Tefft, Weller & Co. v. Munsuri
Headline: Appeal dismissed after Court finds it lacks authority to review a bankruptcy court’s disallowance of creditors’ claims, leaving creditors unable to challenge those claim denials in this Court.
Holding: The Court dismissed the appeal for lack of jurisdiction, ruling that appeals from orders allowing or disallowing bankruptcy claims are governed by the bankrupt law and cannot be reviewed by this Court in this case.
- Prevents these creditors from appealing disallowed claims to this Court.
- Leaves review of claim allowances to courts and appeal routes specified in the bankrupt law.

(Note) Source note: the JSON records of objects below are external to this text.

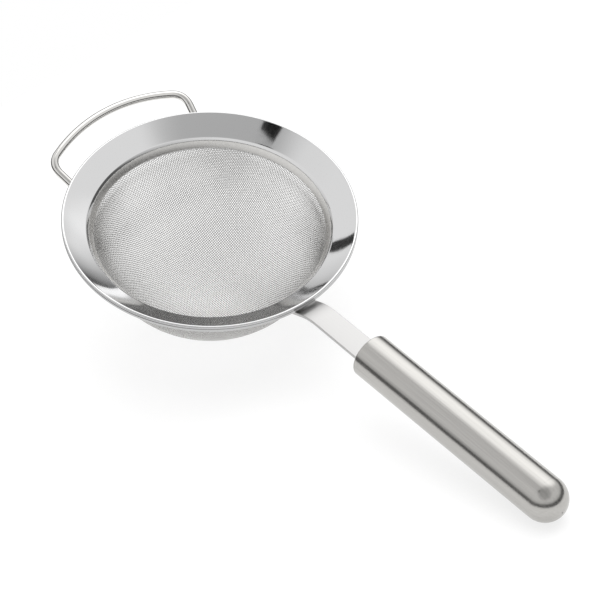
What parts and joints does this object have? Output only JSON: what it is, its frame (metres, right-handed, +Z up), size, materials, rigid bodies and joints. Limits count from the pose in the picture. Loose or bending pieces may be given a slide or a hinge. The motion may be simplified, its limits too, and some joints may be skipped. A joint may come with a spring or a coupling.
{
  "type": "tea strainer",
  "caption": "Stainless steel tea strainer: flared rim with rolled edge, woven wire basket, wire rest loop, and a round hollow handle on a flat bent strap.",
  "frame": {"origin": "middle of the footprint box, on the surface the strainer stands on", "axes": "+X from the basket along the handle to its tip, +Y to the left of that, +Z up"},
  "size_m": [0.207, 0.0928, 0.0556],
  "materials": {
    "polished_steel": "mirror-polished stainless steel",
    "woven_steel": "plain-woven stainless wire cloth, bright",
    "wire_steel": "polished round wire",
    "satin_steel": "satin flat strip with a fine grain",
    "brushed_steel": "fine lengthwise brushed grain, semi-bright",
    "weld_steel": "dull cleaned weld metal"
  },
  "bodies": {
    "root": {"rim_flange": "polished_steel", "inner_band": "polished_steel", "mesh_basket": "woven_steel", "rest_loop": "wire_steel", "handle_strap": "satin_steel", "handle_tube": "brushed_steel", "handle_end_dome": "brushed_steel", "handle_front_plug": "satin_steel", "loop_weld_left": "weld_steel", "loop_weld_right": "weld_steel", "strap_weld": "weld_steel"}
  },
  "joints": []
}
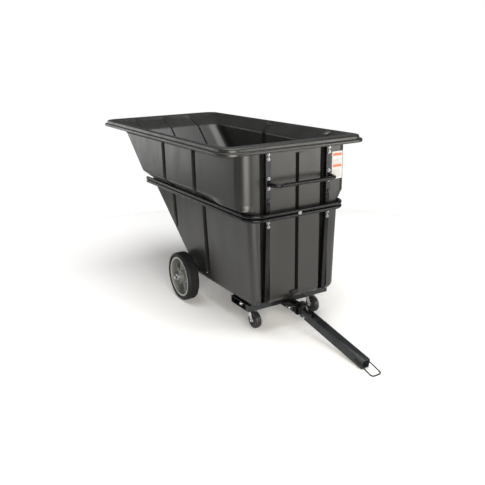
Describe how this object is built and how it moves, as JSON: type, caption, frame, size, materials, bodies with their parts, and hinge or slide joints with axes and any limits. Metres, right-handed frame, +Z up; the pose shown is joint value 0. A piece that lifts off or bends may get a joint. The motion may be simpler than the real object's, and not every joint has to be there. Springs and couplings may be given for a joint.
{
  "type": "towable tilt truck",
  "caption": "Towable plastic tilt truck with a sloping dump face, push handle, waist rails, large rear wheels, swivel casters and a hinged tow bar.",
  "frame": {"origin": "on the floor, below the centre of the overall box (tub, wheels and lowered tow bar)", "axes": "+X towards the push and tow end, +Y to the left when facing +X, +Z up"},
  "size_m": [2.8488, 1.09, 1.245],
  "materials": {
    "tub_plastic": "satin rotationally moulded black polyethylene",
    "black_steel": "semi-gloss black powder coat",
    "grey_steel": "satin dark grey powder coat",
    "zinc": "bright zinc plate",
    "tyre": "matt black solid rubber",
    "wheel_hub": "satin grey moulded nylon",
    "caster_tread": "satin dark grey polyurethane",
    "black_plug": "matt black",
    "label": "white vinyl with two orange bars, no text"
  },
  "bodies": {
    "truck": {"axle": "zinc", "axle_cotter_left": "zinc", "axle_cotter_right": "zinc", "axle_cradle_left": "black_steel", "axle_cradle_right": "black_steel", "axle_washer_left": "zinc", "axle_washer_right": "zinc", "bracket_bolt_left_1": "zinc", "bracket_bolt_left_2": "zinc", "bracket_bolt_right_1": "zinc", "bracket_bolt_right_2": "zinc", "bumper_left": "black_plug", "bumper_right": "black_plug", "caster_plate_left": "zinc", "caster_plate_right": "zinc", "draw_shank": "black_steel", "front_crossmember": "grey_steel", "handle_bolt_left_1": "zinc", "handle_bolt_left_2": "zinc", "handle_bolt_right_1": "zinc", "handle_bolt_right_2": "zinc", "handle_bracket_left": "grey_steel", "handle_bracket_right": "grey_steel", "hitch_pin": "zinc", "hitch_pin_clip": "zinc", "hitch_plate": "black_steel", "label": "label", "post_bolt_left_1": "zinc", "post_bolt_left_2": "zinc", "post_bolt_right_1": "zinc", "post_bolt_right_2": "zinc", "post_left": "black_steel", "post_right": "black_steel", "push_handle": "black_steel", "rail_centre_bolt": "zinc", "rear_crossmember": "black_steel", "receiver_collar": "black_steel", "receiver_tube": "black_steel", "side_member_left": "black_steel", "side_member_right": "black_steel", "tub": "tub_plastic", "tub_stay": "black_steel", "waist_rail_lower": "black_steel", "waist_rail_upper": "black_steel"},
    "tow_bar": {"tow_bar": "grey_steel", "tow_pin": "zinc", "tow_pin_ring": "zinc"},
    "tow_bail": {"tow_bail": "black_steel"},
    "road_wheel_left": {"wheel_rim_left": "wheel_hub", "wheel_tyre_left": "tyre"},
    "caster_swivel_left": {"caster_kingpin_left": "zinc", "caster_fork_left": "zinc", "caster_bolt_left": "zinc"},
    "caster_wheel_left": {"caster_wheel_left": "caster_tread"},
    "road_wheel_right": {"wheel_rim_right": "wheel_hub", "wheel_tyre_right": "tyre"},
    "caster_swivel_right": {"caster_kingpin_right": "zinc", "caster_fork_right": "zinc", "caster_bolt_right": "zinc"},
    "caster_wheel_right": {"caster_wheel_right": "caster_tread"}
  },
  "joints": [
    {"name": "road_wheel_spin_left", "type": "hinge", "parent": "truck", "child": "road_wheel_left", "pos_m": [-0.21545, 0.413, 0.181], "axis": [0, 1, 0], "continuous": true},
    {"name": "caster_swivel_left", "type": "hinge", "parent": "truck", "child": "caster_swivel_left", "pos_m": [0.46955, 0.242, 0.1487], "axis": [0, 0, 1], "continuous": true},
    {"name": "caster_spin_left", "type": "hinge", "parent": "caster_swivel_left", "child": "caster_wheel_left", "pos_m": [0.50855, 0.242, 0.0575], "axis": [0, 1, 0], "continuous": true},
    {"name": "road_wheel_spin_right", "type": "hinge", "parent": "truck", "child": "road_wheel_right", "pos_m": [-0.21545, -0.413, 0.181], "axis": [0, 1, 0], "continuous": true},
    {"name": "caster_swivel_right", "type": "hinge", "parent": "truck", "child": "caster_swivel_right", "pos_m": [0.46955, -0.242, 0.1487], "axis": [0, 0, 1], "continuous": true},
    {"name": "caster_spin_right", "type": "hinge", "parent": "caster_swivel_right", "child": "caster_wheel_right", "pos_m": [0.50855, -0.242, 0.0575], "axis": [0, 1, 0], "continuous": true},
    {"name": "tow_bar_pitch", "type": "hinge", "parent": "truck", "child": "tow_bar", "pos_m": [0.78655, 0, 0.128], "axis": [0, -1, 0], "range_deg": [0, 100]},
    {"name": "tow_bail_fold", "type": "hinge", "parent": "tow_bar", "child": "tow_bail", "pos_m": [1.27143, 0, 0.0445], "axis": [0, -1, 0], "range_deg": [0, 165]}
  ]
}
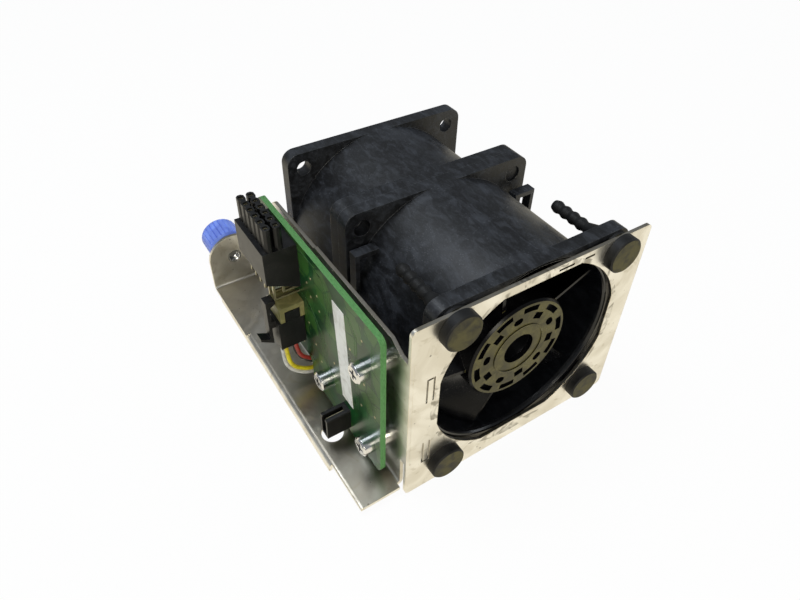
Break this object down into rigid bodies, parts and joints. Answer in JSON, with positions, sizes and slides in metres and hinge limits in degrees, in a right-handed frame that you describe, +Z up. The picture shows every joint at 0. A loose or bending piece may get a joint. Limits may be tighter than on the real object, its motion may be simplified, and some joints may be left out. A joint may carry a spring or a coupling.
{
  "type": "server fan module",
  "caption": "Counter-rotating server fan pair on a folded sheet-metal bracket with a blind-mate power connector board and a captive thumbscrew.",
  "frame": {"origin": "middle of the underside of the object's box, on the plane it rests on", "axes": "+X to the right of the front plate, +Y from the front plate to the rear along the fans' axis, +Z up"},
  "size_m": [0.0898, 0.1188, 0.0633],
  "materials": {
    "bracket_steel": "bright zinc-plated sheet, smudged",
    "isolator_rubber": "matt moulded rubber",
    "frame_plastic": "glass-filled moulded, faintly mottled",
    "impeller_plastic": "glossy moulded",
    "yoke_steel": "zinc-plated drawn cup",
    "magnet_ferrite": "matt bonded ferrite",
    "shaft_steel": "ground",
    "spring_steel": "tempered",
    "sleeve_brass": "turned",
    "core_steel": "stacked laminations",
    "insulator_plastic": "moulded nylon",
    "winding_copper": "enamelled wire",
    "board_green": "glossy solder mask",
    "label_film": "plain white film",
    "connector_black": "moulded, slightly satin",
    "contact_tin": "tin plated",
    "header_nylon": "natural nylon",
    "fastener_nickel": "bright nickel",
    "knob_blue": "satin fluted plastic",
    "lead_red": "PVC insulation",
    "lead_black": "PVC insulation",
    "lead_yellow": "PVC insulation",
    "lead_white": "PVC insulation"
  },
  "bodies": {
    "chassis": {"bracket": "bracket_steel", "rubber_isolators": "isolator_rubber", "front_fan_frame": "frame_plastic", "rear_fan_frame": "frame_plastic", "motor_link_pins": "contact_tin", "board_standoffs": "fastener_nickel", "board_screws": "fastener_nickel", "control_board": "board_green", "board_label": "label_film", "blind_mate_housing": "connector_black", "blind_mate_contacts": "contact_tin", "fan_header_shroud": "header_nylon", "fan_header_pins": "contact_tin", "fan_plug_housing": "connector_black", "fan_plug_contacts": "contact_tin", "aux_header_housing": "connector_black", "aux_header_pins": "contact_tin", "thumbscrew_ferrule": "fastener_nickel", "thumbscrew_spring": "spring_steel", "lead_red": "lead_red", "lead_black": "lead_black", "lead_yellow": "lead_yellow", "lead_white": "lead_white", "front_bearing_sleeve": "sleeve_brass", "front_ball_bearings": "shaft_steel", "front_stator_core": "core_steel", "front_stator_insulators": "insulator_plastic", "front_windings": "winding_copper", "front_driver_board": "board_green", "rear_bearing_sleeve": "sleeve_brass", "rear_ball_bearings": "shaft_steel", "rear_stator_core": "core_steel", "rear_stator_insulators": "insulator_plastic", "rear_windings": "winding_copper", "rear_driver_board": "board_green"},
    "front_rotor": {"front_impeller": "impeller_plastic", "front_rotor_yoke": "yoke_steel", "front_ring_magnet": "magnet_ferrite", "front_shaft": "shaft_steel", "front_shaft_clip": "spring_steel", "front_preload_spring": "spring_steel"},
    "rear_rotor": {"rear_impeller": "impeller_plastic", "rear_rotor_yoke": "yoke_steel", "rear_ring_magnet": "magnet_ferrite", "rear_shaft": "shaft_steel", "rear_shaft_clip": "spring_steel", "rear_preload_spring": "spring_steel"},
    "thumbscrew_slide": {"thumbscrew_washer": "fastener_nickel"},
    "thumbscrew_turn": {"thumbscrew_knob": "knob_blue", "thumbscrew_screw": "fastener_nickel"}
  },
  "joints": [
    {"name": "front_fan_spin", "type": "hinge", "parent": "chassis", "child": "front_rotor", "pos_m": [0.0089, -0.0366, 0.0332], "axis": [0, -1, 0], "continuous": true},
    {"name": "rear_fan_spin", "type": "hinge", "parent": "chassis", "child": "rear_rotor", "pos_m": [0.0089, 0.0034, 0.0332], "axis": [0, 1, 0], "continuous": true},
    {"name": "thumbscrew_press", "type": "slide", "parent": "chassis", "child": "thumbscrew_slide", "axis": [0, -1, 0], "range_m": [0, 0.0029], "stiffness_N_per_m": 300, "springref_m": -0.002, "deforming": ["thumbscrew_spring"]},
    {"name": "thumbscrew_turn", "type": "hinge", "parent": "thumbscrew_slide", "child": "thumbscrew_turn", "pos_m": [-0.0331, 0.0534, 0.0136], "axis": [0, -1, 0], "continuous": true}
  ]
}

- Affirms routine bankruptcy steps are not reviewable by this Court.
Summary
Background
A commercial firm was declared an involuntary bankrupt in 1907. Creditors, including Tefft, Weller & Co., had claims allowed by the bankruptcy referee. The court later found that Julián Munsuri was a general partner of the bankrupt firm. Munsuri sought to set aside the creditors’ allowances, claiming earlier settlements from 1903; the referee had denied that effort as procured by fraud, but the court reversed and ordered the claims disallowed on February 9, 1909. The creditors then sought to appeal that order to this Court.
Reasoning
The Court addressed whether it could review the bankruptcy court’s order disallowing the creditors’ claims. It examined the bankrupt statute’s provisions governing appeals and found that appeals from judgments allowing or rejecting claims are assigned to the circuit courts of appeals and territorial courts under §25(a). The Court explained that the statutory phrase “controversies in bankruptcy proceedings” does not include routine steps like allowing or disallowing a claim, citing prior interpretations. Attempts to rely on §24(a) or the Foraker Act’s §35 to create review here were rejected because those provisions do not override the specific appeal structure set by the bankrupt law.
Real world impact
Because the Court lacks jurisdiction to review this kind of bankruptcy step, the creditors cannot have this disallowance reconsidered here. Review of claim allowances is confined to the appellate routes the bankruptcy statute specifies. The dismissal leaves the lower court’s disallowance in place unless reviewed under the statute’s prescribed procedures.